Today I am breaking the silence! I am pregnant! 7 weeks along and I can’t not talk about it anymore because I am curious, worried, excited and bubbling over with things I want to talk about. Also I am sick sick sick sick sick. I had a trip to the ER this weekend (everything is ok for now) and am now on bed rest. I am not waiting until 12 weeks to share. I am happy and excited and hopeful and scared out of my mind!!!!
This is my third pregnancy. I have no children. I have had 2 miscarriages. I have been through hell and back and still haven’t been through as much as some women I know. I conformed during my first pregnancy and barely told anybody. And when the miscarriage happened I was reeling. I had to reach out to my support group of women in my life. And then I just had the bad news to share. But their messages and talks and words and love helped me get through it. And again… I rediscovered how many women had gone through similar things and how important and healing it is to talk.
And what I can say is… DAMN… this time in my life is probably when I have needed the love and reassurance and shared stories from the women the most. It is some rough and tough stuff. It is scary and beautiful and weird and emotional and absolutely crazy and unique. There is nothing I have ever experienced that comes close to it. And all of you who know me…I am a talker… I don’t play by the rules of silence. Why did I during my first pregnancy? Because of the response I got from people almost every single time I told someone! Nobody was shy about telling me I shouldn’t be sharing or questioning me on why would I talk about it so early. I began to feel like I was doing a bad thing and my joy was being dimmed every time I had to defend my choice to speak. I wanted to make people feel better because they weren’t just being jerks about it… it is also what they have learned and it was an automatic response. SO I fell back into silence. But I re-learned a valuable lesson:
When I don’t follow my heart because of outside influences, expectations or pressure, nothing good comes of it. When I do follow my heart, it may be tough at first but it always brings peace.

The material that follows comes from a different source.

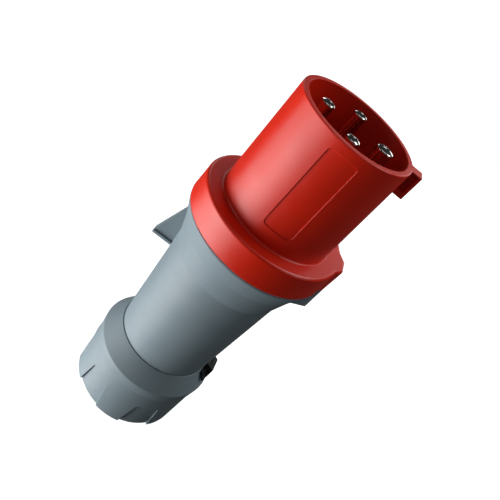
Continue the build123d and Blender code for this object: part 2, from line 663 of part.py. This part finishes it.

We preach it all the time at Live. Breathe. Grow. BE YOUR OWN GURU. Make your own rules based on what feels right for you. I am not in any way suggesting that it is the “right” thing for every woman to do what I did and share how I share. It is simply right for me. If an expectation or pressure of silence or anything else is keeping you from living what is in your heart…maybe try living your truth out loud. Some people already live this way. Some need gentle reminders sometimes. But if this is foreign to you…maybe start with something small…teeny tiny. See how it feels. I bet you will feel great!
TODAY I FEEL GREAT! Thank you for reading, listening and allowing me the supportive space to tell my story!